→ **Data listing**
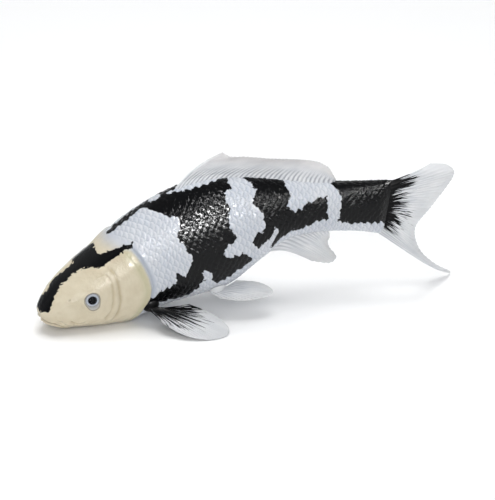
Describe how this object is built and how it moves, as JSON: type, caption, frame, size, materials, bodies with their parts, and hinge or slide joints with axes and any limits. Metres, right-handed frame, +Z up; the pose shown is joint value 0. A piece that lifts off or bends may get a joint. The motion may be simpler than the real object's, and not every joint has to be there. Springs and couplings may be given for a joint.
{
  "type": "koi carp figure",
  "caption": "Glossy moulded koi carp display figure, white with black patches, with a curved body, separate fins that turn on plugs and domed eyes.",
  "frame": {"origin": "middle of the bounding box at the surface the figure stands on", "axes": "+Z up; the snout points to -X and the tail to +X; the fish's left side faces -Y"},
  "size_m": [0.292, 0.1008, 0.107],
  "materials": {
    "painted_shell": "glossy painted PVC, white with black patches and a cream head",
    "fin_pvc": "semi-gloss translucent white PVC with dark strokes at the roots",
    "eye_white": "glossy silver-white bead with a black pupil",
    "clear_dome": "clear polished dome"
  },
  "bodies": {
    "body": {"left_body_shell": "painted_shell", "right_body_shell": "painted_shell", "dorsal_fin": "fin_pvc", "tail_fin": "fin_pvc", "anal_fin": "fin_pvc", "left_eye": "eye_white", "right_eye": "eye_white", "left_eye_lens": "clear_dome", "right_eye_lens": "clear_dome"},
    "left_pectoral": {"left_pectoral_fin": "fin_pvc"},
    "right_pectoral": {"right_pectoral_fin": "fin_pvc"},
    "left_pelvic": {"left_pelvic_fin": "fin_pvc"},
    "right_pelvic": {"right_pelvic_fin": "fin_pvc"}
  },
  "joints": [
    {"name": "left_pectoral_swivel", "type": "hinge", "parent": "body", "child": "left_pectoral", "pos_m": [-0.07549, -0.02224, 0.01511], "axis": [0.1643, -0.8623, -0.4789], "range_deg": [-20, 40]},
    {"name": "right_pectoral_swivel", "type": "hinge", "parent": "body", "child": "right_pectoral", "pos_m": [-0.07793, 0.01843, 0.01511], "axis": [-0.0752, -0.8771, 0.4743], "range_deg": [-20, 40]},
    {"name": "left_pelvic_swivel", "type": "hinge", "parent": "body", "child": "left_pelvic", "pos_m": [-0.03069, -0.01831, 0.02005], "axis": [0.1642, -0.663, -0.7304], "range_deg": [-20, 30]},
    {"name": "right_pelvic_swivel", "type": "hinge", "parent": "body", "child": "right_pelvic", "pos_m": [-0.02832, 0.01098, 0.02005], "axis": [-0.2724, -0.6277, 0.7293], "range_deg": [-20, 30]}
  ]
}
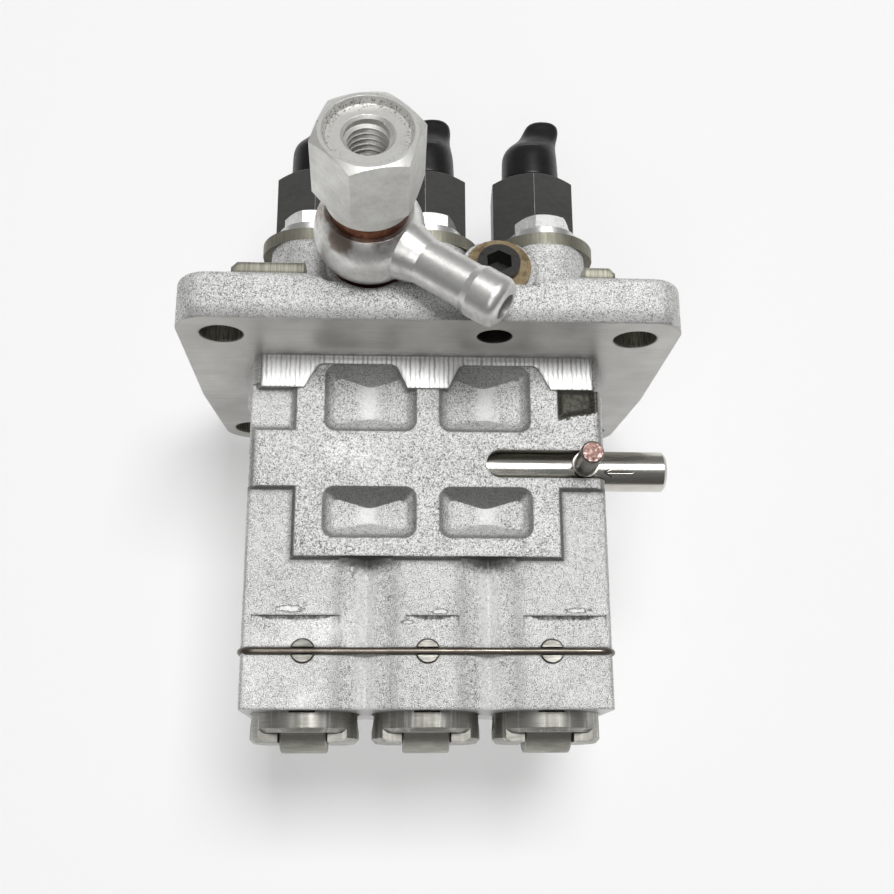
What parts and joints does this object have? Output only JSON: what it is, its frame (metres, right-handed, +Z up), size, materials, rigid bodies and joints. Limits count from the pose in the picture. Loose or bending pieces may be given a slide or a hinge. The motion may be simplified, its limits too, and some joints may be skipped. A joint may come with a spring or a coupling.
{
  "type": "diesel injection pump",
  "caption": "Flange-mounted in-line diesel injection pump with roller tappets, rack-turned plungers, capped delivery valve holders and a banjo fuel inlet.",
  "frame": {"origin": "middle of the plunger row on the flange's mating face", "axes": "+X along the plunger row towards the rack's outer end, +Y to the back, +Z up along the plungers to the delivery side"},
  "size_m": [0.103, 0.1127, 0.1491],
  "materials": {
    "cast_aluminium": "sand cast, machined on the joint faces",
    "phosphated_steel": "matt phosphate",
    "ground_steel": "ground and oiled",
    "black_oxide_steel": "satin black oxide",
    "spring_steel": "oil tempered wire",
    "zinc_plated_steel": "bright zinc",
    "yellow_zinc": "worn yellow passivate",
    "copper": "soft copper",
    "black_vinyl": "glossy soft vinyl",
    "seal_rubber": "nitrile"
  },
  "bodies": {
    "housing": {"pump_housing": "cast_aluminium", "barrel_1": "phosphated_steel", "barrel_2": "phosphated_steel", "barrel_3": "phosphated_steel", "barrel_o_rings": "seal_rubber", "upper_spring_seats": "ground_steel", "tappet_guide_pins": "spring_steel", "retaining_wire": "spring_steel", "delivery_valve_seats": "ground_steel", "delivery_gaskets": "copper", "delivery_holder_1": "black_oxide_steel", "delivery_holder_2": "black_oxide_steel", "delivery_holder_3": "black_oxide_steel", "clamp_washers": "zinc_plated_steel", "clamp_bolts": "zinc_plated_steel", "inlet_banjo": "zinc_plated_steel", "inlet_union_bolt": "zinc_plated_steel", "lower_copper_washers": "copper", "upper_copper_washers": "copper", "bleed_plug": "black_oxide_steel", "bleed_plug_washer": "yellow_zinc"},
    "rack": {"control_rack": "ground_steel", "rack_pin": "ground_steel"},
    "tappet_body_1": {"tappet_1": "ground_steel", "roller_pin_1": "ground_steel", "lower_spring_seat_1": "ground_steel", "plunger_spring_1": "spring_steel"},
    "roller_body_1": {"roller_1": "ground_steel"},
    "plunger_body_1": {"plunger_1": "ground_steel"},
    "sleeve_body_1": {"control_sleeve_1": "phosphated_steel"},
    "valve_body_1": {"delivery_valve_1": "ground_steel", "delivery_spring_1": "spring_steel"},
    "cap_body_1": {"dust_cap_1": "black_vinyl"},
    "tappet_body_2": {"tappet_2": "ground_steel", "roller_pin_2": "ground_steel", "lower_spring_seat_2": "ground_steel", "plunger_spring_2": "spring_steel"},
    "roller_body_2": {"roller_2": "ground_steel"},
    "plunger_body_2": {"plunger_2": "ground_steel"},
    "sleeve_body_2": {"control_sleeve_2": "phosphated_steel"},
    "valve_body_2": {"delivery_valve_2": "ground_steel", "delivery_spring_2": "spring_steel"},
    "cap_body_2": {"dust_cap_2": "black_vinyl"},
    "tappet_body_3": {"tappet_3": "ground_steel", "roller_pin_3": "ground_steel", "lower_spring_seat_3": "ground_steel", "plunger_spring_3": "spring_steel"},
    "roller_body_3": {"roller_3": "ground_steel"},
    "plunger_body_3": {"plunger_3": "ground_steel"},
    "sleeve_body_3": {"control_sleeve_3": "phosphated_steel"},
    "valve_body_3": {"delivery_valve_3": "ground_steel", "delivery_spring_3": "spring_steel"},
    "cap_body_3": {"dust_cap_3": "black_vinyl"}
  },
  "joints": [
    {"name": "rack_travel", "type": "slide", "parent": "housing", "child": "rack", "axis": [1, 0, 0], "range_m": [-0.01, 0.001]},
    {"name": "tappet_lift_1", "type": "slide", "parent": "housing", "child": "tappet_body_1", "axis": [0, 0, 1], "range_m": [0, 0.007], "stiffness_N_per_m": 6000, "springref_m": -0.004, "deforming": ["plunger_spring_1"]},
    {"name": "roller_spin_1", "type": "hinge", "parent": "tappet_body_1", "child": "roller_body_1", "pos_m": [-0.025, 0, -0.0745], "axis": [1, 0, 0], "continuous": true},
    {"name": "plunger_turn_1", "type": "hinge", "parent": "tappet_body_1", "child": "plunger_body_1", "pos_m": [-0.025, 0, -0.045], "axis": [0, 0, 1], "range_deg": [-76, 8]},
    {"name": "sleeve_turn_1", "type": "hinge", "parent": "housing", "child": "sleeve_body_1", "pos_m": [-0.025, 0, -0.0236], "axis": [0, 0, 1], "range_deg": [-76, 8]},
    {"name": "delivery_valve_lift_1", "type": "slide", "parent": "housing", "child": "valve_body_1", "axis": [0, 0, 1], "range_m": [0, 0.002], "stiffness_N_per_m": 400, "springref_m": -0.004, "deforming": ["delivery_spring_1"]},
    {"name": "dust_cap_pull_1", "type": "slide", "parent": "housing", "child": "cap_body_1", "axis": [0, 0, 1], "range_m": [0, 0.014]},
    {"name": "tappet_lift_2", "type": "slide", "parent": "housing", "child": "tappet_body_2", "axis": [0, 0, 1], "range_m": [0, 0.007], "stiffness_N_per_m": 6000, "springref_m": -0.004, "deforming": ["plunger_spring_2"]},
    {"name": "roller_spin_2", "type": "hinge", "parent": "tappet_body_2", "child": "roller_body_2", "pos_m": [0, 0, -0.0745], "axis": [1, 0, 0], "continuous": true},
    {"name": "plunger_turn_2", "type": "hinge", "parent": "tappet_body_2", "child": "plunger_body_2", "pos_m": [0, 0, -0.045], "axis": [0, 0, 1], "range_deg": [-76, 8]},
    {"name": "sleeve_turn_2", "type": "hinge", "parent": "housing", "child": "sleeve_body_2", "pos_m": [0, 0, -0.0236], "axis": [0, 0, 1], "range_deg": [-76, 8]},
    {"name": "delivery_valve_lift_2", "type": "slide", "parent": "housing", "child": "valve_body_2", "axis": [0, 0, 1], "range_m": [0, 0.002], "stiffness_N_per_m": 400, "springref_m": -0.004, "deforming": ["delivery_spring_2"]},
    {"name": "dust_cap_pull_2", "type": "slide", "parent": "housing", "child": "cap_body_2", "axis": [0, 0, 1], "range_m": [0, 0.014]},
    {"name": "tappet_lift_3", "type": "slide", "parent": "housing", "child": "tappet_body_3", "axis": [0, 0, 1], "range_m": [0, 0.007], "stiffness_N_per_m": 6000, "springref_m": -0.004, "deforming": ["plunger_spring_3"]},
    {"name": "roller_spin_3", "type": "hinge", "parent": "tappet_body_3", "child": "roller_body_3", "pos_m": [0.025, 0, -0.0745], "axis": [1, 0, 0], "continuous": true},
    {"name": "plunger_turn_3", "type": "hinge", "parent": "tappet_body_3", "child": "plunger_body_3", "pos_m": [0.025, 0, -0.045], "axis": [0, 0, 1], "range_deg": [-76, 8]},
    {"name": "sleeve_turn_3", "type": "hinge", "parent": "housing", "child": "sleeve_body_3", "pos_m": [0.025, 0, -0.0236], "axis": [0, 0, 1], "range_deg": [-76, 8]},
    {"name": "delivery_valve_lift_3", "type": "slide", "parent": "housing", "child": "valve_body_3", "axis": [0, 0, 1], "range_m": [0, 0.002], "stiffness_N_per_m": 400, "springref_m": -0.004, "deforming": ["delivery_spring_3"]},
    {"name": "dust_cap_pull_3", "type": "slide", "parent": "housing", "child": "cap_body_3", "axis": [0, 0, 1], "range_m": [0, 0.014]}
  ],
  "couplings": [
    {"joint": "sleeve_turn_1", "follows": "rack_travel", "rad_per_m": 132.28},
    {"joint": "plunger_turn_1", "follows": "rack_travel", "rad_per_m": 132.28},
    {"joint": "sleeve_turn_2", "follows": "rack_travel", "rad_per_m": 132.28},
    {"joint": "plunger_turn_2", "follows": "rack_travel", "rad_per_m": 132.28},
    {"joint": "sleeve_turn_3", "follows": "rack_travel", "rad_per_m": 132.28},
    {"joint": "plunger_turn_3", "follows": "rack_travel", "rad_per_m": 132.28}
  ]
}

→ **Stated exercise**
Determine the number of lines containing "object". Write only that number.

→ **Task result**
2